No predictable pattern accompanies the ecological and floral traits associated with monolecty and its reproductive consequences. Rather than offering any distinct or unifying suite of traits, the handful of cases of monolecty exemplifies the various factors that seem to drive oligolecty in general (Wcislo and Cane 1996; Danforth et al. 2019). Thus, a few of the floral hosts with monoleges represent the “Predictable Plethora” (Wcislo & Cane 1996) or “superabundant resource” hypotheses (Danforth et al. 2019). In these cases, both specialist and generalist bee species evolutionarily accumulated at the same flowering species because it reliably produces vast quantities of nectar and pollen. Creosote bush (Larrea tridentata) is such a plant (Minckley et al., 2000) being so abundant and widespread that it defines the plant communities of the warm deserts of North America.
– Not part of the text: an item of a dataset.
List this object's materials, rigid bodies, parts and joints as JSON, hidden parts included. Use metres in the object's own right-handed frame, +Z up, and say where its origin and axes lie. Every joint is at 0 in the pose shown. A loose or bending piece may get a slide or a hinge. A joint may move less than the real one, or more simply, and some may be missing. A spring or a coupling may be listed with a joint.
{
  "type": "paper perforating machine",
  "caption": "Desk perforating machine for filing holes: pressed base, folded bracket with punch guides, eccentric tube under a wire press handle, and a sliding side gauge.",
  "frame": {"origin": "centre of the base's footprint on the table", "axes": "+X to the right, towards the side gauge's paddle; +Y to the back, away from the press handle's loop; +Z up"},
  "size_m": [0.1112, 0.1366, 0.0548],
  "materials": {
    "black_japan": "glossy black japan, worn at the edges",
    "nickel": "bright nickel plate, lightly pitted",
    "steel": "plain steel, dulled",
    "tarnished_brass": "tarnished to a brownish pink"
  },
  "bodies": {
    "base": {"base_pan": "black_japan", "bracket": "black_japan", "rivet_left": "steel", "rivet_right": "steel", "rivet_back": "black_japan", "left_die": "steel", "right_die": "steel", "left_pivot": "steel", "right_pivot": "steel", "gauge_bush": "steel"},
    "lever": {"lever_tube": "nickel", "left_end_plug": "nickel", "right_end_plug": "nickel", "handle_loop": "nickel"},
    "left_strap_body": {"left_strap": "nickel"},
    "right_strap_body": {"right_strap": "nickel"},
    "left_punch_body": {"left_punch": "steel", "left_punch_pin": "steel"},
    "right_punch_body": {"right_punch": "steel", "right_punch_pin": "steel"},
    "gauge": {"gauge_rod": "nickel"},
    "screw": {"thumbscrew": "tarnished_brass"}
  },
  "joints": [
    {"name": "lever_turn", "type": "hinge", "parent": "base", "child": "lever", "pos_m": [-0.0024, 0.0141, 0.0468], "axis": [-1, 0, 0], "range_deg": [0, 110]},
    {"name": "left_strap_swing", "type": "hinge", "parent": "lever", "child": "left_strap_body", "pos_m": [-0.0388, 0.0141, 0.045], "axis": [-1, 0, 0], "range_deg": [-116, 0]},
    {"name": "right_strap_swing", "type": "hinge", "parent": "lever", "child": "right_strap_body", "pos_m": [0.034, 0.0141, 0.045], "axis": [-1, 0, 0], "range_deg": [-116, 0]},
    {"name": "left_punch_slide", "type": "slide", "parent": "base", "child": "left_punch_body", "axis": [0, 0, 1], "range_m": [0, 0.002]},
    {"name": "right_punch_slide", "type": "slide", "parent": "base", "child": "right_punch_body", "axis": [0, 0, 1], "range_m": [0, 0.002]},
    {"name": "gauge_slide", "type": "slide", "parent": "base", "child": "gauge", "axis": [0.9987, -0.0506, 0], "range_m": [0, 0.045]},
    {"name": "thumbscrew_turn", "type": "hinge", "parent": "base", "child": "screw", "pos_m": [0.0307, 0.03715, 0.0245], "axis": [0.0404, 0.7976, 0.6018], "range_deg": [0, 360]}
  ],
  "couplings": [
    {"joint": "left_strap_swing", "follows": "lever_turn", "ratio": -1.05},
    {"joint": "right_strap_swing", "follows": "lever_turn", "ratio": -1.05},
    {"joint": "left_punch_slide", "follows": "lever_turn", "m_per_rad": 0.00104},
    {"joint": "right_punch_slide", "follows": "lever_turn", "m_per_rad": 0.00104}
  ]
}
Some floral hosts of monoleges present flowers bearing easily-accessible pollen (e.g., Balduina, Cistus, Larrea, Verticordia), but others have hidden pollen requiring specialized behaviors or morphologies for its extraction (Cordia, Cynoglottis); Ipomoea has overly large pollen that presents transport challenges for some bees (Table I). One case each of monolecty has pollen rewards that are either outright toxic (Toxicoscordion) (Cane, in review) or chemically peculiar (glistening oils covering Verticordia anthers) (Table I). None of these traits is unique to monolecty, as the same causes and consequences are found among multiple cases of narrow oligolecty (Wcislo and Cane 1996; Danforth et al. 2019).
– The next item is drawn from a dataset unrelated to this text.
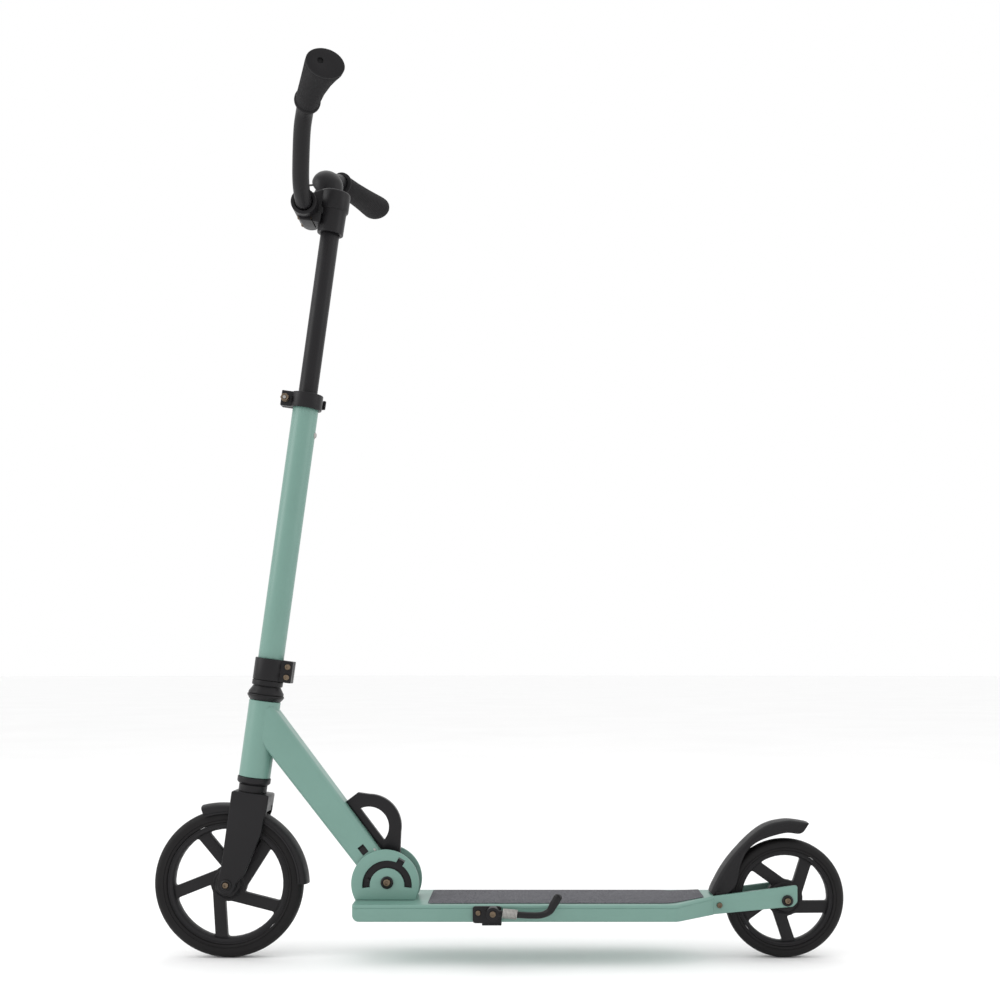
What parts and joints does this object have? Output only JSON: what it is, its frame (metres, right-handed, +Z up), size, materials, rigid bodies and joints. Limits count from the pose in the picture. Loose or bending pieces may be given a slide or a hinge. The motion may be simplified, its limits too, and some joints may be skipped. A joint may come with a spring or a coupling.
{
  "type": "kick scooter",
  "caption": "Folding big-wheel kick scooter with a telescopic stem, riser handlebar, rear fender brake, side kickstand and finger-ring fold lock.",
  "frame": {"origin": "on the ground under the middle of the bounding box, at the middle of the scooter's width", "axes": "+X to the rear wheel, +Y to the rider's right, +Z up"},
  "size_m": [0.928, 0.5044, 1.1153],
  "materials": {
    "mint_paint": "satin mint-green powder coat",
    "black_paint": "satin black paint",
    "black_plastic": "fine-textured black moulding",
    "grip_rubber": "ribbed soft rubber",
    "tyre_rubber": "smooth polyurethane tread",
    "grip_tape": "coarse dark-grey abrasive tape",
    "steel": "zinc-plated steel",
    "bronze_bolt": "bronze-tinted plated steel"
  },
  "bodies": {
    "deck": {"deck": "mint_paint", "griptape": "grip_tape", "hinge_plate_left": "mint_paint", "hinge_plate_right": "mint_paint", "hinge_bolt": "bronze_bolt", "hinge_nut": "bronze_bolt", "rear_arm_left": "mint_paint", "rear_arm_right": "mint_paint", "rear_axle": "bronze_bolt", "rear_axle_nut": "bronze_bolt", "brake_bolt": "bronze_bolt", "brake_spring": "steel", "kickstand_bracket": "black_paint", "kickstand_screw": "bronze_bolt", "kickstand_pivot_bolt": "bronze_bolt"},
    "front_frame": {"head_tube": "mint_paint", "down_tube": "mint_paint", "hinge_knuckle": "black_paint", "fold_stop_pin": "black_paint", "lock_lever_pin": "steel", "headset_lower_cup": "black_paint", "headset_upper_cup": "black_paint"},
    "lock_lever": {"lock_lever": "black_paint"},
    "lock_bolt": {"lock_bolt": "black_paint"},
    "fork": {"fork": "black_paint", "front_fender": "black_plastic", "front_axle": "bronze_bolt", "front_axle_nut": "bronze_bolt", "headset_cone": "black_paint", "stem_clamp": "black_paint", "stem_clamp_bolt_lower": "bronze_bolt", "stem_clamp_bolt_upper": "bronze_bolt", "stem_outer_tube": "mint_paint", "stem_bush": "black_plastic", "qr_collar": "black_paint", "qr_skewer": "steel", "qr_nut": "bronze_bolt"},
    "qr_lever": {"qr_lever": "black_paint"},
    "snap_button": {"snap_button": "steel"},
    "handle": {"stem_inner_tube": "black_paint", "stem_head": "black_paint", "bar_clamp_bolt_left": "bronze_bolt", "bar_clamp_bolt_right": "bronze_bolt", "handlebar": "black_paint", "grip_left": "grip_rubber", "grip_right": "grip_rubber", "bell_base": "black_plastic", "bell_dome": "black_paint"},
    "bell_striker": {"bell_striker": "steel"},
    "front_wheel": {"front_tyre": "tyre_rubber", "front_rim": "black_plastic", "front_bearing_left": "steel", "front_bearing_right": "steel"},
    "rear_wheel": {"rear_tyre": "tyre_rubber", "rear_rim": "black_plastic", "rear_bearing_left": "steel", "rear_bearing_right": "steel"},
    "brake": {"rear_fender": "black_plastic"},
    "kickstand": {"kickstand_leg": "black_paint", "kickstand_spring": "steel"}
  },
  "joints": [
    {"name": "fold", "type": "hinge", "parent": "deck", "child": "front_frame", "pos_m": [-0.149, 0, 0.104], "axis": [0, 1, 0], "range_deg": [0, 82]},
    {"name": "lock_lever_pull", "type": "hinge", "parent": "front_frame", "child": "lock_lever", "pos_m": [-0.16651, 0, 0.14658], "axis": [0, 1, 0], "range_deg": [0, 12], "stiffness_Nm_per_rad": 0.6, "springref_deg": -11.46},
    {"name": "lock_bolt_draw", "type": "slide", "parent": "front_frame", "child": "lock_bolt", "axis": [-0.6046, 0, 0.7965], "range_m": [0, 0.0026]},
    {"name": "steer", "type": "hinge", "parent": "front_frame", "child": "fork", "pos_m": [-0.3504, 0, 0.1], "axis": [0.1366, 0, 0.9906], "continuous": true},
    {"name": "front_wheel_spin", "type": "hinge", "parent": "fork", "child": "front_wheel", "pos_m": [-0.364, 0, 0.1], "axis": [0, 1, 0], "continuous": true},
    {"name": "stem_height", "type": "slide", "parent": "fork", "child": "handle", "axis": [0.1366, 0, 0.9906], "range_m": [-0.215, 0]},
    {"name": "qr_lever_swing", "type": "hinge", "parent": "fork", "child": "qr_lever", "pos_m": [-0.28808, 0.0158, 0.75336], "axis": [0.1366, 0, 0.9906], "range_deg": [0, 120]},
    {"name": "snap_button_press", "type": "slide", "parent": "fork", "child": "snap_button", "axis": [-0.9906, 0, 0.1366], "range_m": [0, 0.002], "stiffness_N_per_m": 600, "springref_m": -0.001},
    {"name": "bell_striker_flick", "type": "hinge", "parent": "handle", "child": "bell_striker", "pos_m": [-0.26216, 0.07502, 1.07189], "axis": [0.3954, -0.7625, 0.5121], "range_deg": [0, 25], "stiffness_Nm_per_rad": 0.02, "springref_deg": -5.73},
    {"name": "rear_wheel_spin", "type": "hinge", "parent": "deck", "child": "rear_wheel", "pos_m": [0.384, 0, 0.08], "axis": [0, 1, 0], "continuous": true},
    {"name": "brake_press", "type": "hinge", "parent": "deck", "child": "brake", "pos_m": [0.2936, 0, 0.074], "axis": [0, 1, 0], "range_deg": [0, 3.5], "stiffness_Nm_per_rad": 8, "springref_deg": -5.73},
    {"name": "kickstand_swing", "type": "hinge", "parent": "deck", "child": "kickstand", "pos_m": [-0.0063, 0, 0.072], "axis": [0, 1, 0], "range_deg": [0, 125]}
  ],
  "couplings": [
    {"joint": "lock_bolt_draw", "follows": "lock_lever_pull", "m_per_rad": 0.0124}
  ]
}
The reproductive consequences of monolecty are also diverse. Some monolectic bees are key pollinators of their floral hosts (e.g., species of Euryglossa, Protodiscelis, Ceblurgus, and Andrena referenced in Table I). Others are inconsequential (Larrea bees, owing to extensive autogamy). At least one monolege is considered an outright pollen thief (Anthemurgus) (references in Table I).

3 Redefining monolecty and its merits

Monolecty as a term could be made less problematic and more useful by a minor change in definition. Monolecty could be redefined as a bee species’ taxonomic pollen specialization on members of a single genus of flowering plant. In this way, plant genus would align the taxonomic focus of monolecty with that of oligolecty. So defined, monolecty would still anchor one end of bees’ spectrum of floral host specialization. All previous cases of monolecty would still fit, but without any caveats regarding unsettled taxonomy of disputable plant species. Of course, this broadened definition of monolecty would be susceptible to related problems for circumscribing some plant genera. For particularly large plant genera, ones that have been partitioned into subgenera using divergent floral traits (e.g., Penstemon, Ipomoea), perhaps only those bees using a single subgenus should be classified as monolectic (which also anticipates future splitting of the host genus). With the revised definition, many cases now relegated to “narrow oligolecty” would be subsumed under genus-level monolecty. This change would bring together cases of bees that readily collect pollen from multiple congeneric plant species whose flowers seem identical to us (e.g., Salix) and sometimes are not distinguished by their specialist bees either (Cane 2011). As another gain in classification stability, bees first described as monolectic would remain so even when more exhaustive or wide-ranging field surveys reveal an additional congeneric pollen host. This is true retrospectively as well as for future studies. Overall, it seems reasonable to amend a definition that was considered flawed a century ago even by its adopter, Charles Robertson, who himself was amending Loew’s 1884 definition of oligotropy. The primary challenge to redefining monolecty as “one bee species using one plant genus for pollen” is adoption of the term, as there is bound to be resistance to change in some quarters and there is no acknowledged authority to render a decision.